Feinberg rejects the argument that the Obama administration mostly ignored Central America during its first term in office. He says the region didn’t make many international headlines, but that’s not necessarily a bad thing.

“You don’t want to be in the headlines. What does it mean to be in the headlines? It means you have a civil war, blood in the streets, your economy is in total collapse, you have nuclear weapons or terrorists running around, and isn’t it nice that is not the situation in Central America or Latin America these days?” Feinberg says.

The difficulty in addressing Latin American relations is that most of the major issues—drug war, immigration, trade—all contain strong domestic components in the United States. So addressing these issues means bringing everyone onboard, from State Department and Congress to the White House and special interest groups.

Still, after winning reelection with a strong latino constituency, el presidente will now be more likely to take a stronger look at the issues concerning the Hispanic population, and there Latin America in general. That is especially true for immigration reform and anti-narcotics policies, Feinberg predicts.

“If Obama can give citizenship to 10 million latinos in the U.S., that’s 10 million families who will always be Democrats.
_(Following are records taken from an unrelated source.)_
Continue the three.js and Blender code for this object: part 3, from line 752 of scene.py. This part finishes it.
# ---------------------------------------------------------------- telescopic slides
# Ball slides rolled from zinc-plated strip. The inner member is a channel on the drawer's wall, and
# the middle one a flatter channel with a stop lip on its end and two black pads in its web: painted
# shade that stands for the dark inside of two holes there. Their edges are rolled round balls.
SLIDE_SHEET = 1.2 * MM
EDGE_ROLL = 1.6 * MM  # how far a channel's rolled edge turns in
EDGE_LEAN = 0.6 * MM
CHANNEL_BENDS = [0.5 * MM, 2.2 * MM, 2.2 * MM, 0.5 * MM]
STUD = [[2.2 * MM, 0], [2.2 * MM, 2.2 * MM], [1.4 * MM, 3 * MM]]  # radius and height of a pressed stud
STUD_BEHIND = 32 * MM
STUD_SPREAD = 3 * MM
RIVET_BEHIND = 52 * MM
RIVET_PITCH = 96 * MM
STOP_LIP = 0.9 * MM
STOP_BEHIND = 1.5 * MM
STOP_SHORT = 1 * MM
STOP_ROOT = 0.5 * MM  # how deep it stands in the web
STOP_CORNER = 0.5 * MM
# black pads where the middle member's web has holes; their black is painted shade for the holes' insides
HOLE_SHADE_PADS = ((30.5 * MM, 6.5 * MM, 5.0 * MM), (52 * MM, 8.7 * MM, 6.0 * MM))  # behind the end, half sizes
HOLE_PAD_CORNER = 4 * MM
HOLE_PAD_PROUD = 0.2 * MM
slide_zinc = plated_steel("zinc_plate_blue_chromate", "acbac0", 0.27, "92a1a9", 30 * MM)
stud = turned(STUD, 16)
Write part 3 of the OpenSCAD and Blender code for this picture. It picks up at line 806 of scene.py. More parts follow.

So I do think Obama will make an effort at comprehensive immigration reform,” Feinberg says.

Is the White House rethinking drug policy?

Another interesting lesson from the U.S. elections was the news that voters in Colorado and Washington State approved the ballot measures to legalize marijuana without so much as a peep of protest from the Department of Justice.

Feinberg, who teaches at University of California’s School of International Relations and Pacific Studies in San Diego, recalls that a similar ballot initiative in California was narrowly defeated two years ago when the Department of Justice came out in strong opposition right before the vote. So the administration’s silence this time is telling.

“That silence is a signal that the administration has second thoughts,” Feinberg says. “I have no doubt in my mind the White House was involved in the decision by Justice Department to not inject itself in the debate on the state level on marijuana decriminalization and legalization.”

When the silence eventually breaks, it could be the beginning of a more rational and measured discussion on the U.S. drug policy, and how it affects Latin America, Feinberg predicts.

“The issue is on the agenda. There is a recognition that counternarcotics policies have not had desired results over the decades. Drugs continue to flow and the collateral damage in Latin America and the U.S. is unacceptable. So we need to be open-minded and look at alternative ways to address the problem,” Feinberg says. “The basic idea is that we need to differentiate among drugs; they are not all the same and we may want to think about different approaches to different types of drugs. That is a signal coming out of these referendums on the treatment of marijuana in Colorado in Washington.”

In that context, leaders and intellectuals in Latin America who have been calling for a new approach to the drug war might start to find more echo in Washington.

“The increasing upsurge in voices from Latin America are all saying, ‘What we have been doing hasn’t been producing desirable results, so if we keep doing the same thing and expect different results, that’s the definition of stupid’,” Feinberg says. “I think one of the first starting points for a more rational discussion is to start to differentiate between types of drugs and that is starting to happen as a result of the referendums in these two states.”